Я не жду ответа. Уэнделлу нет нужды говорить мне, что люди регрессируют: вы можете удивиться, насколько далеко продвинулись, только чтобы обнаружить сразу после, что откатились назад, к старым ролям.
– Это как с яйцами, – говорю я, и он кивает, понимая. Я как-то пересказала ему историю из своего офиса: Майк, мой коллега, однажды сказал, что, когда мы чувствуем себя хрупкими, мы как сырые яйца – если нас бросить, мы разобьемся и забрызгаем все вокруг. Но если развивать осознанность, то мы станем как вареные яйца – может, и треснем, но не разлетимся по всему полу. За годы общения с матерью я превратилась в вареное яйцо, но сырое иногда возвращается.

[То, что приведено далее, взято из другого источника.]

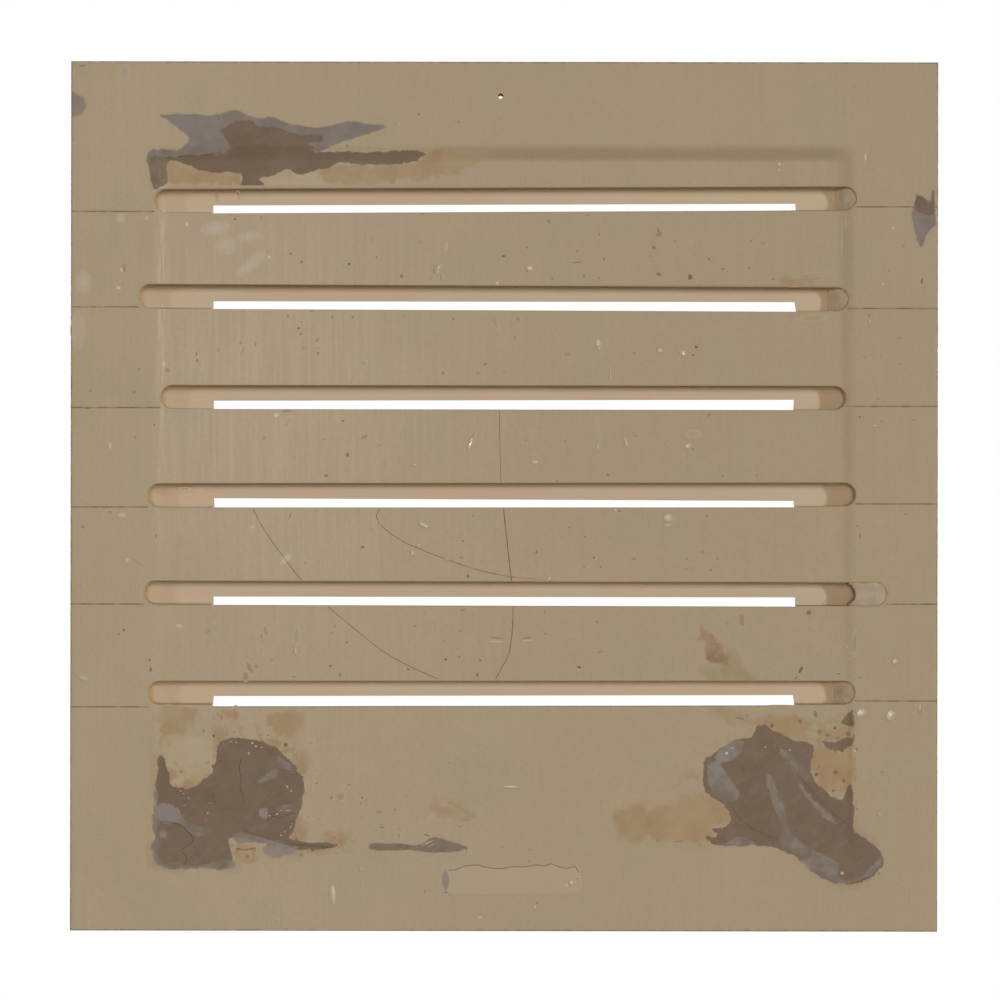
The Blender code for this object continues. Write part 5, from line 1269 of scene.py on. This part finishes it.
# hair lines: cover, and the points each one passes
hairs = [
    (0.45, [(-2.5, 274.3), (-2.4, 264), (-2.1, 251), (-1.6, 236.6)]),
    (0.9, [(-0.3, 222.6), (0.3, 216.7), (1.5, 206.2), (2.8, 194.1), (3.7, 186.7), (3.9, 184.6)]),
    (0.75, [(4.9, 170.9), (4.7, 164), (4.4, 158.8), (3.9, 153.5), (2.9, 147.2), (1.2, 143), (-0.6, 139.8),
     (-2.5, 136.1), (-4.3, 133)]),
    (0.6, [(-92.8, 170.7), (-84.4, 163.8), (-75.9, 156.9), (-65.4, 148.5), (-54.9, 142.2), (-44.3, 137),
     (-34.8, 132.9)]),
    (0.65, [(-132.3, 222.2), (-129.7, 216.9), (-124.9, 209), (-120.7, 203), (-117, 198), (-111.7, 190.9),
     (-106.5, 184.6)]),
    (0.6, [(-65.4, 222.6), (-67.3, 218.7), (-65.4, 214.4), (-60.1, 209.7), (-55.4, 206.6), (-50.6, 203.9),
     (-44.3, 201.3), (-38, 198.7), (-31.7, 196.4), (-24.3, 193.7), (-16.9, 191.3), (-9.6, 189.3), (-2.2, 187.7),
     (4.1, 186.6)]),
    (0.25, [(4.1, 186.6), (13.6, 185.8), (21.5, 185.1)]),
    (0.7, [(-29.2, 32.3), (-25.4, 32.4), (-20.4, 34.3), (-13.4, 34.9), (-9.9, 33.8), (-2.2, 33), (4.8, 33.9),
     (11.9, 34), (16.8, 34.9), (21.7, 34.6), (25.2, 35.5), (29.4, 33.9), (33.6, 33.3), (37.5, 34.1),
     (39.4, 31.1)]),
    (0.8, [(-181.2, 57.8), (-175.6, 57), (-171.2, 56.1), (-167.5, 53.6), (-163.8, 49.2)]),
    (0.7, [(-138.4, 90.3), (-139.3, 85.6), (-138.4, 80.5), (-139, 76), (-137.5, 72.1), (-137.2, 67.6)]),
    (0.6, [(-163.8, 49.2), (-164.1, 46.5), (-167.5, 44.3), (-169.7, 42.1), (-167, 38.4), (-168.2, 35.1)]),
    (0.5, [(-136.9, 53.2), (-129.9, 50.5), (-122.5, 48), (-115.1, 45.8), (-109.2, 46.1)]),
    (0.8, [(-109.2, 45.5), (-103.3, 45), (-97.4, 44.4), (-90, 44.1)]),
    (0.7, [(-140.9, 43.4), (-136.5, 42.6), (-132.8, 43.4), (-130.2, 43.7)]),
    (0.4, [(-119.5, 85.4), (-115.1, 84.5), (-111, 84.2), (-107.7, 82.7)]),
    (0.5, [(-122.5, 60.6), (-118.1, 59.7), (-113.6, 61.5), (-110.4, 62.1)]),
    (0.25, [(144.2, 96.4), (149.5, 90.5), (155.8, 82.1), (163.2, 73.6), (172.7, 63.1), (184.3, 54.3)]),
    (0.2, [(117.9, 69.4), (124.2, 59.9), (132.7, 53.6), (145.3, 48.3)]),
    (0.8, [(-178.1, 407.3), (-172.8, 407.9), (-166.5, 408.6), (-157, 409), (-149.7, 410.1)]),
]
hairForm = {"radius": 0.30, "sink": 0.17, "steps": 5}


def makeHairs(material):
    # thin tubes that follow the board's surface, sunk more than half into the paint
    data = bpy.data.curves.new("hairCurves", "CURVE")
    data.dimensions = "3D"
    data.bevel_depth = hairForm["radius"] * mm
    data.bevel_resolution = 2
    data.use_fill_caps = True
    lines = [np.array(smoothLoop(points, closed=False, steps=hairForm["steps"])) for _, points in hairs]
    for line in lines:
        spline = data.splines.new("POLY")
        spline.points.add(len(line) - 1)
        depth = fieldDepth(line[:, 0], line[:, 1]) - fillerAt(line[:, 0], line[:, 1])[0] + hairForm["sink"]
        for point, (x, z), under in zip(spline.points, line, depth):
            point.co = (x * mm, frontY + under * mm, z * mm, 1)
    curve = linkObject("hairCurves", data)
    graph = bpy.context.evaluated_depsgraph_get()
    mesh = bpy.data.meshes.new_from_object(curve.evaluated_get(graph))
    bpy.data.objects.remove(curve)
    piece = linkObject("hairLines", mesh)
    mesh.materials.clear()
    mesh.materials.append(material)
    points = readPoints(piece)
    x, z = points[:, 0] / mm, points[:, 2] / mm
    away = np.array([np.hypot(x[:, None] - line[:, 0], z[:, None] - line[:, 1]).min(axis=1) for line in lines])
    boardValues(piece, x, z)
    keepValues(piece, {"cover": np.array([cover for cover, _ in hairs])[away.argmin(axis=0)],
                       **fillerAt(x, z)[1]})
    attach(piece, rideBody)


# camera, light, floor

view = {"distance": 2.2, "pixel": 0.52674 * mm, "photo": 1000, "sensor": 36.0,
        "middleX": 504.15, "middleY": 496.45, "roll": 0.085}


def makeCamera():
    data = bpy.data.cameras.new("photoView")
    data.sensor_width = view["sensor"]
    data.lens = view["distance"] / view["pixel"] * view["sensor"] / view["photo"]
    item = linkObject("photoView", data)
    half = view["photo"] / 2
    item.location = ((half - view["middleX"]) * view["pixel"], frontY - view["distance"],
                     boardHeight / 2 - (half - view["middleY"]) * view["pixel"])
    look = Matrix.Rotation(math.radians(-view["roll"]), 4, "Y") @ Matrix.Rotation(math.pi / 2, 4, "X")
    item.rotation_euler = look.to_euler()
    bpy.context.scene.camera = item


# suns: degrees to the right of the front, degrees up, strength, angle
lights = {"keyLow": (51.0, 3.0, 0.81, 3.0), "keyHigh": (50.0, 9.0, 0.80, 3.0), "front": (0.0, 9.0, 0.46, 5.0),
          "frontLow": (4.0, -1.0, 0.68, 8.0), "fill": (-53.0, 5.0, 0.52, 3.0),
          "behindRight": (148.0, 3.0, 1.30, 6.0), "behindLeft": (-142.0, 2.0, 1.20, 6.0)}
ambient = 0.19


def seenByEye(tree):
    path = addNode(tree, "LightPath")
    seen = sums(tree, "MAXIMUM", path["Is Camera Ray"], path["Is Glossy Ray"])
    return sums(tree, "MAXIMUM", seen, path["Is Transmission Ray"])


def makeLights():
    for name, (aside, up, strength, angle) in lights.items():
        data = bpy.data.lights.new(name, "SUN")
        data.energy = strength
        data.angle = math.radians(angle)
        aside, up = math.radians(aside), math.radians(up)
        towards = Vector((math.sin(aside) * math.cos(up), -math.cos(aside) * math.cos(up), math.sin(up)))
        linkObject(name, data).rotation_euler = towards.to_track_quat("Z", "Y").to_euler()
    world = bpy.data.worlds.new("studio")
    world.use_nodes = True
    tree = world.node_tree
    setInputs(tree, tree.nodes["Background"], {
        "Color": (1, 1, 1, 1), "Strength": between(tree, seenByEye(tree), 0.0, 1.0, ambient, 1.0)})
    bpy.context.scene.world = world


floor = {"drop": 0.9, "size": 5.0, "lift": 0.4, "paint": colour(236, 234, 230), "cloud": colour(230, 228, 224)}


def makeFloor():
    bm = bmesh.new()
    bmesh.ops.create_grid(bm, x_segments=1, y_segments=1, size=floor["size"] / 2)
    bmesh.ops.translate(bm, verts=bm.verts, vec=(0, 0, -floor["drop"]))
    material, tree, shader = startMaterial("floorPaint", {"Roughness": 0.8})
    cloud = between(tree, noiseOf(tree, placeIn(tree), 3, 3), 0.3, 0.7)
    tone = mixed(tree, cloud, floor["paint"], floor["cloud"])
    # the suns stand low for the board's sake, so the floor is lifted for the eye alone
    setInputs(tree, shader, {"Base Color": tone, "Emission Color": tone,
                             "Emission Strength": times(tree, seenByEye(tree), floor["lift"])})
    addObject("floor", bm, material)


# everything together

makeCamera()
makeLights()
makeFloor()
print("stage: camera, lights and floor")

facePaint = makePaint("facePaint", ())
patchPaint = makePaint("patchPaint", layerNames)
innerPaint = makeSlotPaint("innerPaint")
framePaint = makeWoodPaint("framePaint")
smears = {name: makeSmear(name) for name in smearLooks}
zinc = makeZinc("zincPlate")
markPaint = makeSpotPaint("markPaint")
hairPaint = makeHair("hairPaint")
print("stage: materials")

makeBoard(facePaint)
print("stage: board")
for name, facts in patchPieces.items():
    makePatch(name, facts, patchPaint)
print("stage: filler patches")
makeSlotCoats(innerPaint)
for name, facts in fillerLumps.items():
    makeLump(name, facts, smears[facts["paint"]])
print("stage: slots")
makeMarks(markPaint)
makeHairs(hairPaint)
print("stage: marks and hairs")

for name, node in nodes.items():
    if name.startswith(("left_", "right_", "top_", "bottom_", "louver_")):
        node.material_slots[0].material = framePaint
    if name.startswith("frame_screw"):
        node.material_slots[0].material = zinc

bpy.context.scene.view_settings.view_transform = "Standard"
print("stage: done")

Я говорю Уэнделлу, что тем же вечером моя мама извинилась, и мы разобрались с проблемой. Но перед этим я попала в старую ловушку: она хочет, чтобы я сделала что-то так, как хочет она, а я хочу делать так, как хочется мне. Возможно, Зак воспринимает меня так же, будто я пытаюсь контролировать его, заставляя делать что-то так, как хочу я – все во имя любви, из лучших побуждений. Как бы громко я ни утверждала, что значительно отличаюсь от своей матери, бывают моменты, когда я жутко на нее похожа.
Рассказывая Уэнделлу о телефонном разговоре, я не утруждаюсь повторить, что сказала моя мама или что сказала я, потому что знаю: суть не в этом. Он не обозначит меня как жертву, а мою мать – как агрессора. Годы назад я бы разобрала все наши па-де-де, надеясь услышать поддержку собеседника: «Видишь? Разве с ней не трудно?» Сейчас его незамутненный подход больше мне подходит.
Сегодня я говорю Уэнделлу, что начала записывать голосовые сообщения от мамы на компьютер – теплые и милые, которые сама захочу переслушать и которые, возможно, захочет послушать мой сын, чтобы услышать голос бабушки, когда он будет моего возраста. Или еще позже, когда нас обеих не станет. Я также говорю, что замечаю: мое родительское нытье больше не для Зака, а для меня самой; это способ отвлечься от осознания, что однажды он покинет меня, от грусти, хотя я и хочу, чтобы он проделал ту здоровую работу по «сепарации и индивидуализации».
Я пытаюсь представить Зака подростком. Я помню, как моя мама пыталась справиться со мной в подростковом возрасте и считала меня такой же отдалившейся, каким я в один прекрасный момент могу ощутить Зака. Кажется, совсем недавно он ходил в садик, мои родители были здоровы, и я была здорова, а соседские дети забегали поиграть каждый вечер после ужина. И моей единственной мыслью после ужина было ощущение, что дела пойдут легче, что у меня появится больше свободы и больше сна. Я никогда не думала о том, что могу потерять.